- **AIM**:
Return, exactly as written, the run of lines that begins at the line containing "MASSES.forEach((mass, index) =>" and ends at the line containing "point = shown.matrix_world". Nothing outside that run belongs in the answer.

- **RAW DATA**:
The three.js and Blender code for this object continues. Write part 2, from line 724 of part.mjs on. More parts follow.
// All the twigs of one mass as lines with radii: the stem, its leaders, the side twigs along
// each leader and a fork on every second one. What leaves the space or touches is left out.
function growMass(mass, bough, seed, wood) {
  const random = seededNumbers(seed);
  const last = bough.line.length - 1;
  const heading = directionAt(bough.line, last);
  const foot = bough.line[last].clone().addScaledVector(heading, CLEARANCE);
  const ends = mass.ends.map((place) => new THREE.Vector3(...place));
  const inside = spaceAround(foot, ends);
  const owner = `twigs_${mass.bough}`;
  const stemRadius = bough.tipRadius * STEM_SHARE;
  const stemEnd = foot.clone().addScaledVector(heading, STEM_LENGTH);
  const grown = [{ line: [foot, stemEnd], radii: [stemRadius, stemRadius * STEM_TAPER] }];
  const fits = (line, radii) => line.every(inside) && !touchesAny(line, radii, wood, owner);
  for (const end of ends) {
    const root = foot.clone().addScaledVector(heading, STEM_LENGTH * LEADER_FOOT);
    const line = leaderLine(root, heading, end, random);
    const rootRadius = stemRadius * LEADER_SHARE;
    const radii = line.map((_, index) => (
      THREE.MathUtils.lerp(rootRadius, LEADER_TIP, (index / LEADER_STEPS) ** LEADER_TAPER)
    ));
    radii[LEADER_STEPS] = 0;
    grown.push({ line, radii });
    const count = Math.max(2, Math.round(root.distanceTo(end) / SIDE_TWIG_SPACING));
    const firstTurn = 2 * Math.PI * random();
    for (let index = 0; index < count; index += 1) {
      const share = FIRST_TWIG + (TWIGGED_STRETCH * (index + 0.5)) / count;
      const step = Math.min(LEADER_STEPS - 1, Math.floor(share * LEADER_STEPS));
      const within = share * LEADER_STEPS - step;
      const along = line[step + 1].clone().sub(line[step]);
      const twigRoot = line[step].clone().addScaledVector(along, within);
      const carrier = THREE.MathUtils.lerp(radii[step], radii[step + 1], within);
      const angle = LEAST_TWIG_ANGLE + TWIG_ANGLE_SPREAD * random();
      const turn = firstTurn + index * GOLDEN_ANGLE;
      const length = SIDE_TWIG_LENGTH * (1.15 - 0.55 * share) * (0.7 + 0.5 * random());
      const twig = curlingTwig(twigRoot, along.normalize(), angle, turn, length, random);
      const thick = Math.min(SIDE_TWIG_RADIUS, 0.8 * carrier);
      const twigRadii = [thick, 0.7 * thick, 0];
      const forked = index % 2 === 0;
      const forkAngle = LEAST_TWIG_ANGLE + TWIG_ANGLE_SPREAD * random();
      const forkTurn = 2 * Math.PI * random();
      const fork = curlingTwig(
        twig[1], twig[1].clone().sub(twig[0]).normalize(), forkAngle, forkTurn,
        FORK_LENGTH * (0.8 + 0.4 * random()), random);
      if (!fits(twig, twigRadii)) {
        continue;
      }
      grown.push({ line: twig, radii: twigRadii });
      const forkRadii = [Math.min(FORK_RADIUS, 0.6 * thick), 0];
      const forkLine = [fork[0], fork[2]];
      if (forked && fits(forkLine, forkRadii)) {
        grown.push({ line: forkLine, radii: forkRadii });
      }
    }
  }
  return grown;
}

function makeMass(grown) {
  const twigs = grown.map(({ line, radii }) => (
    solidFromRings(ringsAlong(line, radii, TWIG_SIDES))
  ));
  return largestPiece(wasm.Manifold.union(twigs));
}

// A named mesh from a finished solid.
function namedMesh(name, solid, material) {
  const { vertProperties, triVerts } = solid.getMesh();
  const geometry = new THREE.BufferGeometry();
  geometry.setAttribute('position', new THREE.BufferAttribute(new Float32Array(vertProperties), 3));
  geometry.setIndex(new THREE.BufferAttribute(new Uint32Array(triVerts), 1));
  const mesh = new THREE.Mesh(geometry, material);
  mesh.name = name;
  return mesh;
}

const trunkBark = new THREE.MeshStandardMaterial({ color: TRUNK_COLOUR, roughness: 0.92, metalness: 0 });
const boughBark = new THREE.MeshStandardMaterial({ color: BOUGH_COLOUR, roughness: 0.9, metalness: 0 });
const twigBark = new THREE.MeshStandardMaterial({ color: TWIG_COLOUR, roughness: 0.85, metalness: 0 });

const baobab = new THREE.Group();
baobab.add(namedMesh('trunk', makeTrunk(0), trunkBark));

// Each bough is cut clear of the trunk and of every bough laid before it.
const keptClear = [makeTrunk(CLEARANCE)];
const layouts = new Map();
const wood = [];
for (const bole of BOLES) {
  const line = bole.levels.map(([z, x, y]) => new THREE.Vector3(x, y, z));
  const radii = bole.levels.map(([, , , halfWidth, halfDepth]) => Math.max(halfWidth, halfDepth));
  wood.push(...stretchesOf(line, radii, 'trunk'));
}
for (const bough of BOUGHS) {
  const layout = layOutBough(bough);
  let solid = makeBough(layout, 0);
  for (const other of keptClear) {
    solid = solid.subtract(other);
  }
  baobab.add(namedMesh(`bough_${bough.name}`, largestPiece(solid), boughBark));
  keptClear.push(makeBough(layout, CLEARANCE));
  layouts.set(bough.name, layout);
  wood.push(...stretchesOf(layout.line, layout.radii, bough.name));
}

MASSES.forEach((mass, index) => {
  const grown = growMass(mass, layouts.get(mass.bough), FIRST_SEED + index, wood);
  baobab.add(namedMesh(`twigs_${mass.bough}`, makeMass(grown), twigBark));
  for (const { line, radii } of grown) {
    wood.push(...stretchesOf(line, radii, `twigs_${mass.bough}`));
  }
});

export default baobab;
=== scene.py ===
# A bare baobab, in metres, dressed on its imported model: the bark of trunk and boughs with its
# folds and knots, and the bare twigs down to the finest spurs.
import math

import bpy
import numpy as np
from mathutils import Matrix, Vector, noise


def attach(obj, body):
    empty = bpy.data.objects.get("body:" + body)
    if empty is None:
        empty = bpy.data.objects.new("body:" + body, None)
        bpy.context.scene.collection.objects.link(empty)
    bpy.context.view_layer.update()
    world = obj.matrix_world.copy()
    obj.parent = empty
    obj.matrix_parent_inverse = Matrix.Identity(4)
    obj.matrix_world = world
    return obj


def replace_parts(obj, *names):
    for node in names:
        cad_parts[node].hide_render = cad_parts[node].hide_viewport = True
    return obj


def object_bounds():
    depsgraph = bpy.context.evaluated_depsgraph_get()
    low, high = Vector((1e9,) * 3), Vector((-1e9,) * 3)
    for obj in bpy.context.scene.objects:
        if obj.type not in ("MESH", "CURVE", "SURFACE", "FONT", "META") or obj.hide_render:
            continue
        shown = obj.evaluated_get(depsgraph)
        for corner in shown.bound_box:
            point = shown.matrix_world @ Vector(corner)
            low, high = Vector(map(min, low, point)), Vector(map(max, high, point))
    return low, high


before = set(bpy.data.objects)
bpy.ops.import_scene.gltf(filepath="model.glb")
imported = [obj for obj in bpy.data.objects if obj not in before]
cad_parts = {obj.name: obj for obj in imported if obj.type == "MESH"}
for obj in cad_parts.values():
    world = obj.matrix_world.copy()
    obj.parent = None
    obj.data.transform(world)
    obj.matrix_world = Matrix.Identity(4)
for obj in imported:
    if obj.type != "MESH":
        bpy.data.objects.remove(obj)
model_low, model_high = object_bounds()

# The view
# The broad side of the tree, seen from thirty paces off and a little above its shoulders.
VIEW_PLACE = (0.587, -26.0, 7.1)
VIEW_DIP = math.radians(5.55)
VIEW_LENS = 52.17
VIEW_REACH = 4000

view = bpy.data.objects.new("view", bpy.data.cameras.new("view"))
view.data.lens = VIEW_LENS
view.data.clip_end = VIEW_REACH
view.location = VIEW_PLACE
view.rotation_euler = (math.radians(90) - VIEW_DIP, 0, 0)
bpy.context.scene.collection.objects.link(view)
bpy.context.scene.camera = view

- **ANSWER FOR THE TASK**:
MASSES.forEach((mass, index) => {
  const grown = growMass(mass, layouts.get(mass.bough), FIRST_SEED + index, wood);
  baobab.add(namedMesh(`twigs_${mass.bough}`, makeMass(grown), twigBark));
  for (const { line, radii } of grown) {
    wood.push(...stretchesOf(line, radii, `twigs_${mass.bough}`));
  }
});

export default baobab;
=== scene.py ===
# A bare baobab, in metres, dressed on its imported model: the bark of trunk and boughs with its
# folds and knots, and the bare twigs down to the finest spurs.
import math

import bpy
import numpy as np
from mathutils import Matrix, Vector, noise


def attach(obj, body):
    empty = bpy.data.objects.get("body:" + body)
    if empty is None:
        empty = bpy.data.objects.new("body:" + body, None)
        bpy.context.scene.collection.objects.link(empty)
    bpy.context.view_layer.update()
    world = obj.matrix_world.copy()
    obj.parent = empty
    obj.matrix_parent_inverse = Matrix.Identity(4)
    obj.matrix_world = world
    return obj


def replace_parts(obj, *names):
    for node in names:
        cad_parts[node].hide_render = cad_parts[node].hide_viewport = True
    return obj


def object_bounds():
    depsgraph = bpy.context.evaluated_depsgraph_get()
    low, high = Vector((1e9,) * 3), Vector((-1e9,) * 3)
    for obj in bpy.context.scene.objects:
        if obj.type not in ("MESH", "CURVE", "SURFACE", "FONT", "META") or obj.hide_render:
            continue
        shown = obj.evaluated_get(depsgraph)
        for corner in shown.bound_box:
            point = shown.matrix_world @ Vector(corner)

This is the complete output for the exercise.